Will the program be best supported by being integrated into a training ecosystem and/or employee performance management? Are other platform integrations desired (LMS, HRIS, etc.)? A program that is tied to other incentives and reporting within the employee lifecycle can support performance initiatives and be a strong motivator for the participants.

Stakeholder Buy-In

Design your program to include stakeholders in the organization that can support the participants and program, e.g., within the employee management and development ecosystem. Manager input, debrief and reporting at program's end or at regular intervals supports employee development and career goals during and beyond the mentoring program. Other selling points to your stakeholders to garner support for the program and platform use:

  • Cost Savings

    • Expensive admin time that would be incurred in running a manual program; Chronus offers automated program management tools: participant application process, employee upload & ongoing data sync, matching, notifications, surveys.

    • Decrease training expense and increase employee engagement, bench strengths, productivity and promote-ability all while using your own internal talent for mentoring and knowledge transfer.

    • Maximize training investment by creating a mentoring program as a follow-up to training for application of new skills, sustainment and continued development.

  • Scalability

    • Add users and programs with minimal admin time incurred.

    • The matching algorithm will allow you scale matching globally while keeping your matching parameters in place.

    • Your instance of the Chronus platform enables you to add multiple program tracks as needed. New admins benefit from readily available resources and connection plan content already configured for currently running programs. permissions/restrictions/access across multiple program administrators.

    • Offer a structured skill development program that you build once while continually onboarding new participants.

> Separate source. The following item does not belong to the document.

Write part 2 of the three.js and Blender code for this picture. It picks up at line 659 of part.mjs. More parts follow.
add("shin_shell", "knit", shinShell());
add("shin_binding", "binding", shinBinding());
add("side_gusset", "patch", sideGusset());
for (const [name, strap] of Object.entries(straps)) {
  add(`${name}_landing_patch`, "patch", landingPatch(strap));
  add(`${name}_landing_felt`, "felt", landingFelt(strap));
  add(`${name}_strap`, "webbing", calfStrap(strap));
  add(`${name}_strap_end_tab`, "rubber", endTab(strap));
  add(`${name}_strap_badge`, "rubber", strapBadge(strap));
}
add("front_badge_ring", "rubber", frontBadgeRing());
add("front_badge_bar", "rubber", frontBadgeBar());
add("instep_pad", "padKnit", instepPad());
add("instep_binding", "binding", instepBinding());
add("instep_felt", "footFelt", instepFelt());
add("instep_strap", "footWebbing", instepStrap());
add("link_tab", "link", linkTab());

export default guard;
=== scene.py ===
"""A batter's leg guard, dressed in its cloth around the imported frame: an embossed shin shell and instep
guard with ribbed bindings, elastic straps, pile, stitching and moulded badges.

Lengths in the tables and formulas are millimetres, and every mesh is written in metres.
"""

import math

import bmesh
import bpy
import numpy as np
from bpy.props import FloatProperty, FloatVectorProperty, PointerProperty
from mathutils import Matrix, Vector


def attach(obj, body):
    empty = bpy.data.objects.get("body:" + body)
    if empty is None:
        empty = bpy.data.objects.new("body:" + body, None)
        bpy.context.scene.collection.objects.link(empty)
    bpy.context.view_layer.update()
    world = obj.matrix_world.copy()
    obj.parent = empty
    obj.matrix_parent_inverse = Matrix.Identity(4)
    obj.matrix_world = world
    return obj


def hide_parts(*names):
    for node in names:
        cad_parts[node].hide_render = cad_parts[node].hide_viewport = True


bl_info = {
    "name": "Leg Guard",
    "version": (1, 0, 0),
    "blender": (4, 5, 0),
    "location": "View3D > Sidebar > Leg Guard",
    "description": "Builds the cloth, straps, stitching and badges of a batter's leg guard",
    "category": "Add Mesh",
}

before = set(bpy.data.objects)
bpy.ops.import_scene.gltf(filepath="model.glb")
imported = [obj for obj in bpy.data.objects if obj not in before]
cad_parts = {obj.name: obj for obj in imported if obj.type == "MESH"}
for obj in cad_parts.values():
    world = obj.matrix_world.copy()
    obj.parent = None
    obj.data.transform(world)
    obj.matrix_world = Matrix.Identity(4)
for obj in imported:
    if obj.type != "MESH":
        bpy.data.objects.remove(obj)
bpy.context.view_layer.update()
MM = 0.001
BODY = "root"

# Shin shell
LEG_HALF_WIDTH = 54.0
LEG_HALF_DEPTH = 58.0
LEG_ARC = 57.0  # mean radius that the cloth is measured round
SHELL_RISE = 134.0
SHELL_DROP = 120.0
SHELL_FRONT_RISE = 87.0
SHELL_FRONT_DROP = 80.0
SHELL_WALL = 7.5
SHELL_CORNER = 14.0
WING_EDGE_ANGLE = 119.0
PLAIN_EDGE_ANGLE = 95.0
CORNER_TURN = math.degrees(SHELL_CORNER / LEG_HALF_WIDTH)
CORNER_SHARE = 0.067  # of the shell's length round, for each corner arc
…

    • Enables remote connections globally; language localization in multiple languages is available.

IV. IMPLEMENTATION, BEST PRACTICES, TOOLS, TEMPLATES

Your Chronus Implementation Manager or Customer Success representative will help plan and ensure a successful launch and ongoing engagement with any mentoring program. Your partner will provide Admin training, upfront program planning, implementation guidance and the many best practices we’ve garnered hosting years of successful mentoring programs.

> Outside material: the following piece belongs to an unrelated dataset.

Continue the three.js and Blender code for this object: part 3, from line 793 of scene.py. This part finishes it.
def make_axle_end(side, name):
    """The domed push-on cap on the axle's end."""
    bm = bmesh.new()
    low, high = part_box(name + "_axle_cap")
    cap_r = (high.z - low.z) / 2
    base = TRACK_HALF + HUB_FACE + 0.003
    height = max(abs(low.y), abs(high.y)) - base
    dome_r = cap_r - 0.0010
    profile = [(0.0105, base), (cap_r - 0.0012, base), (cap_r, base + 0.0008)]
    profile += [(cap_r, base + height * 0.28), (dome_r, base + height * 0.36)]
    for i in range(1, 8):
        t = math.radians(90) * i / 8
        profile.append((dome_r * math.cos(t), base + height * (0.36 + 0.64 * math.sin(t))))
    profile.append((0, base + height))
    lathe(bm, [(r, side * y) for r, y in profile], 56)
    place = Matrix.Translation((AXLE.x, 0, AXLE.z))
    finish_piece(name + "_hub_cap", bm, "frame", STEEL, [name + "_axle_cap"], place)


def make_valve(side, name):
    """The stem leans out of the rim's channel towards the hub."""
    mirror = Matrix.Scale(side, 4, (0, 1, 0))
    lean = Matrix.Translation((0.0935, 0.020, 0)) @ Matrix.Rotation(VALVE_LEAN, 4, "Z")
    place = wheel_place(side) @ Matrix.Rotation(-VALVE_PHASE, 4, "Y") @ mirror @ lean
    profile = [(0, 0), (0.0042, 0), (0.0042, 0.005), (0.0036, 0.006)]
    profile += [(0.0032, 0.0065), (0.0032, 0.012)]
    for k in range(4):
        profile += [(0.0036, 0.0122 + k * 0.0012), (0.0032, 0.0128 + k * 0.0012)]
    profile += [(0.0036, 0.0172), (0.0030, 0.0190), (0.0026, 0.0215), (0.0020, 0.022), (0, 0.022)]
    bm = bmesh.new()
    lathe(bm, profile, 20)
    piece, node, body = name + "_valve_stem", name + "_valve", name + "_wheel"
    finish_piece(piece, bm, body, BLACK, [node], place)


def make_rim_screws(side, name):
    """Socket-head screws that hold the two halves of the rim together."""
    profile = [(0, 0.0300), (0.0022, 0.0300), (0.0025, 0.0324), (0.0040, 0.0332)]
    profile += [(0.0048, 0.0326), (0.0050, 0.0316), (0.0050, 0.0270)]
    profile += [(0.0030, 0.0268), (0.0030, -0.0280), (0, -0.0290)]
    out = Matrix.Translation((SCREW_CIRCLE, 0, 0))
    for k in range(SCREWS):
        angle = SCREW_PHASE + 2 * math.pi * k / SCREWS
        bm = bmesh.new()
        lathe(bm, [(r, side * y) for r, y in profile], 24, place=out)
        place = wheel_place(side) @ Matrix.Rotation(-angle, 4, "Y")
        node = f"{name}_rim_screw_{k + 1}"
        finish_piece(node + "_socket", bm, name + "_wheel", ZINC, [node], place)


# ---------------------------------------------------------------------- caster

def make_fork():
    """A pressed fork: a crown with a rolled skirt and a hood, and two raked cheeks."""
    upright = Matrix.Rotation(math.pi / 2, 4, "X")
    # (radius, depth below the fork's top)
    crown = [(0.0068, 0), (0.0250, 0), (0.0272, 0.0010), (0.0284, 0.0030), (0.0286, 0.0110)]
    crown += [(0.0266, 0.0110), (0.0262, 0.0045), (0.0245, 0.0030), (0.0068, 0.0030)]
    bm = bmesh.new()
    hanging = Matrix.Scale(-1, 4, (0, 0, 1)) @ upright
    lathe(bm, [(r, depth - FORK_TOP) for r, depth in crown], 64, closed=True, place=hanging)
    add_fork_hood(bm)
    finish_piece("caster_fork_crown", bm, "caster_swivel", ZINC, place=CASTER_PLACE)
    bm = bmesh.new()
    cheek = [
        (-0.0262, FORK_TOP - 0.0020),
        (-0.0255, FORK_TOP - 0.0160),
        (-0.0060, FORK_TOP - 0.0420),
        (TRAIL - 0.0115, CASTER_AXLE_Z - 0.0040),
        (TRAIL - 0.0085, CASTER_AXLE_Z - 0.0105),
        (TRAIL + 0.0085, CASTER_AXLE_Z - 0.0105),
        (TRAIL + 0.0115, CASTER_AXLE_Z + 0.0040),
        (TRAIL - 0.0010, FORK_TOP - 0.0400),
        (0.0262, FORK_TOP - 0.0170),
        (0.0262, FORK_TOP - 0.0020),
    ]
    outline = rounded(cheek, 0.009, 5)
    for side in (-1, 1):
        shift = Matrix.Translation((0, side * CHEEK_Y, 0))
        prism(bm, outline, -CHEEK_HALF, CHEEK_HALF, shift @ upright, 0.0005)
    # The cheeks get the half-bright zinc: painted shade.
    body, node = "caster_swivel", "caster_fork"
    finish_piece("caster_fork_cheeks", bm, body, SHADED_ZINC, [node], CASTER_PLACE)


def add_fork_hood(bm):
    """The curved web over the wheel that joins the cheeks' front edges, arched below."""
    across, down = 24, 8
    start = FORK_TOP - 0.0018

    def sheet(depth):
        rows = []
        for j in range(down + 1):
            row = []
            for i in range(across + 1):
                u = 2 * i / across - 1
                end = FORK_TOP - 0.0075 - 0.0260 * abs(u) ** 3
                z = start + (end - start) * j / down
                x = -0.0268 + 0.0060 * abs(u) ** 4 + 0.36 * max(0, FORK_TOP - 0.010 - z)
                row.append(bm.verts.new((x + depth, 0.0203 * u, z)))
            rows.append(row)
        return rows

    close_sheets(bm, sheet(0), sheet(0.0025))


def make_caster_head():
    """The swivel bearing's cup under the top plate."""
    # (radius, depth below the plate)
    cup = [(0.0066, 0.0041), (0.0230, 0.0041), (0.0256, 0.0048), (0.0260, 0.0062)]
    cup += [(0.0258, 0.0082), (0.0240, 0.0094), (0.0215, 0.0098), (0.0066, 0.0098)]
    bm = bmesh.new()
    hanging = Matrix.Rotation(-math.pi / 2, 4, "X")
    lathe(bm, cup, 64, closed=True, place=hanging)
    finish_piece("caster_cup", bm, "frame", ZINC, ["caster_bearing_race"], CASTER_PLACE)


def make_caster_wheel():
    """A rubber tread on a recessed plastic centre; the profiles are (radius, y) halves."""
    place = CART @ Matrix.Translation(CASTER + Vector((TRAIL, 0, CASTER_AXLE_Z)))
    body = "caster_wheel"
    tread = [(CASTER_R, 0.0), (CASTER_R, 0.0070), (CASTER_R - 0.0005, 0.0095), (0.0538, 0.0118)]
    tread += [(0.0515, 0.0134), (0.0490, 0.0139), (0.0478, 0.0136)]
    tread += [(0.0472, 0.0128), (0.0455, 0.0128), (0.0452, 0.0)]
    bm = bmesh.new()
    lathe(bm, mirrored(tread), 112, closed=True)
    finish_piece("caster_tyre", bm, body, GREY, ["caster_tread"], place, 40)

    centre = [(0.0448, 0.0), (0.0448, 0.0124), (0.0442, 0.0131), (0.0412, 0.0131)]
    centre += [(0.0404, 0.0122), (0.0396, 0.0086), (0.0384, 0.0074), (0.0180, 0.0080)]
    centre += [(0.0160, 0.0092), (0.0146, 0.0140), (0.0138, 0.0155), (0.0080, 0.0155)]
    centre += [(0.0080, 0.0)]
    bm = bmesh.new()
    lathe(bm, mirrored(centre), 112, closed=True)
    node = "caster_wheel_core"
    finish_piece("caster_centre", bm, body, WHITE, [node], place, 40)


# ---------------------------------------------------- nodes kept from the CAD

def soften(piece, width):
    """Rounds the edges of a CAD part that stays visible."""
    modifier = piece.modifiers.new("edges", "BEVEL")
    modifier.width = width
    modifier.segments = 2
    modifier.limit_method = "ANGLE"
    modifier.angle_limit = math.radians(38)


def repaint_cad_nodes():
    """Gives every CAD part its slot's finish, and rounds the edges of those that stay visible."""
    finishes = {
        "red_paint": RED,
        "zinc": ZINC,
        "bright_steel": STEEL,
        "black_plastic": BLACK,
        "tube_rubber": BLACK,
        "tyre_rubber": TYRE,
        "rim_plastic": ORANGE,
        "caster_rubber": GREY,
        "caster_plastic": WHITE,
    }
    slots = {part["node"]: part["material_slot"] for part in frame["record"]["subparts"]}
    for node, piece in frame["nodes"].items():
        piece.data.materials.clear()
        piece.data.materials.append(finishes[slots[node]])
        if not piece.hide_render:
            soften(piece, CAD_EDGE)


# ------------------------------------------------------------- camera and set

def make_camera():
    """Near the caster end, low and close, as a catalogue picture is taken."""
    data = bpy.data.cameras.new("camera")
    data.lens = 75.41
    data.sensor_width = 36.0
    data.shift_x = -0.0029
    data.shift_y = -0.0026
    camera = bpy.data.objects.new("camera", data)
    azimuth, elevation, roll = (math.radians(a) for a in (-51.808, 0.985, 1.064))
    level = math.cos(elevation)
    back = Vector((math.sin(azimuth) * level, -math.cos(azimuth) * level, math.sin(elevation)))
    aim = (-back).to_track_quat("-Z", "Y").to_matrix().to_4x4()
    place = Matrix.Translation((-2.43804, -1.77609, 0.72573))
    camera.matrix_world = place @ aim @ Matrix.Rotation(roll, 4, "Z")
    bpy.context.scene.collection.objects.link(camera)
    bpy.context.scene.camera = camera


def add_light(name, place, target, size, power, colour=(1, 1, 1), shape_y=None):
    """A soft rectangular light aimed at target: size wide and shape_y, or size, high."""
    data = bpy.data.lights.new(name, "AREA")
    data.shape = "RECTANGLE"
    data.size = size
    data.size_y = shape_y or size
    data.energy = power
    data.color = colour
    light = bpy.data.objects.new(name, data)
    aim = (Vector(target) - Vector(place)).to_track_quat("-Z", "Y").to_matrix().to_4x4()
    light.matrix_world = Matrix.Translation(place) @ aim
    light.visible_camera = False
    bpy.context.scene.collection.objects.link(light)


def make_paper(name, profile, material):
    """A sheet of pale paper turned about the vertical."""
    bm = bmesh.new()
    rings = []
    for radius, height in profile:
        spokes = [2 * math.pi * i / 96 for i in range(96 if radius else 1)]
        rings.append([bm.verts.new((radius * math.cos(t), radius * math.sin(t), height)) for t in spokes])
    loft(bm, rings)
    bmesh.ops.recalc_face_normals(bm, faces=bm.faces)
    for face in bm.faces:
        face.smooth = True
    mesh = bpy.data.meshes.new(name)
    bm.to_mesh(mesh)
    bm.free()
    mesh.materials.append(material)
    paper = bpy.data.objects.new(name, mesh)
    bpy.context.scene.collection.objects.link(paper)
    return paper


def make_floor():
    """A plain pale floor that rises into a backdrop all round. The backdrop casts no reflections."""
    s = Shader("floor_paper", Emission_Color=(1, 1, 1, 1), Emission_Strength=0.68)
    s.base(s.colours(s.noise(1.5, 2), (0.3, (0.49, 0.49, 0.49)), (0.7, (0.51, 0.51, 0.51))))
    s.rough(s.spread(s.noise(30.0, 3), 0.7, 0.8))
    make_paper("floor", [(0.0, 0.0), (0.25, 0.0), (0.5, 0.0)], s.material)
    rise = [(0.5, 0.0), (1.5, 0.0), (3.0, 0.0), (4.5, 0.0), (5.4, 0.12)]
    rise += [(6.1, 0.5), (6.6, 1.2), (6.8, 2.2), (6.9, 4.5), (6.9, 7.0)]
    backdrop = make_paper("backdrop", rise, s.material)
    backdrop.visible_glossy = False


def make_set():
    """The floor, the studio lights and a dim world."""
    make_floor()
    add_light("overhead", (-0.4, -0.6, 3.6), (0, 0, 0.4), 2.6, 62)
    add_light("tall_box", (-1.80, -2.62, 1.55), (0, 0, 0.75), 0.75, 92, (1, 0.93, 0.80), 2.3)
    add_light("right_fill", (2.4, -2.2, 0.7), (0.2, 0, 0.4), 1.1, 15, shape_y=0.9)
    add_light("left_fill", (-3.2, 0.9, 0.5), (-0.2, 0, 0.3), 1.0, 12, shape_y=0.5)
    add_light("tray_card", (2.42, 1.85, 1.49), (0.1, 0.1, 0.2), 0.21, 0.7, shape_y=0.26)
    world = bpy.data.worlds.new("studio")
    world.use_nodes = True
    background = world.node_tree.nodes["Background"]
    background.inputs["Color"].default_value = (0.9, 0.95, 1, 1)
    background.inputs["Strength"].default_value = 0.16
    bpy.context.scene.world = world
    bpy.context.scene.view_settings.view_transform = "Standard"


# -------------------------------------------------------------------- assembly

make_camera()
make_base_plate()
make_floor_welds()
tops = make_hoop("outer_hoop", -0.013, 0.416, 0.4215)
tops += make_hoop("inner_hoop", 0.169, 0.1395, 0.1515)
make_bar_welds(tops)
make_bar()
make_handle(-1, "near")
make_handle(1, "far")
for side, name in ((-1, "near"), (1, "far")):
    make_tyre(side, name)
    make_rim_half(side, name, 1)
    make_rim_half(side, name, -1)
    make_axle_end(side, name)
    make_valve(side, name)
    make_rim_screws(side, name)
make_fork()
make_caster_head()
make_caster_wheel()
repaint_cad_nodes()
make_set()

eMC has a wealth of best practices we will share with you throughout your program design, implementation and ongoing program duration as well assist you in monitoring participant engagement. In addition, we will make available our tools & templates to employ based on program objectives including:

  • Mentor recruitment guides, fact sheets and best practices

  • Mentee & Mentor roles and responsibilities

  • Mentee & Mentor launch/webinar materials: presentation decks, step-by-step system guides based on program type

  • Platform demo video recordings

  • Baseline, midpoint & endpoint survey questions

  • Content templates and best practices for designing mentee-mentor discussion content and prompts for the platform

  • Professional and leadership development content for licensing

  • Notification drafts for automated notifications (e.g., engagement notifications scheduled throughout length of program, low activity notifications, survey notifications, etc.)

V. INITIAL PROGRAM COMMUNICATIONS

eMentorConnect can provide a stakeholder communications plan template as well as participant program announcements for any program type that will outline the purpose of the program and how the platform will be utilized to support it. It is essential that both mentees and mentors understand the program objectives, benefits and expectations at the outset:

  • Be sure your initial program announcements, mentor recruitment emails (if needed) and invitations for participants to enroll are clear on the points above. Also be sure to include program duration, high-level roles & responsibilities, and expectations for time investment.

  • Webinars are a great way to invite participants to learn the details of the program and what success looks like. In this forum they can also ask questions, observe a demo of the platform, then log in and get started.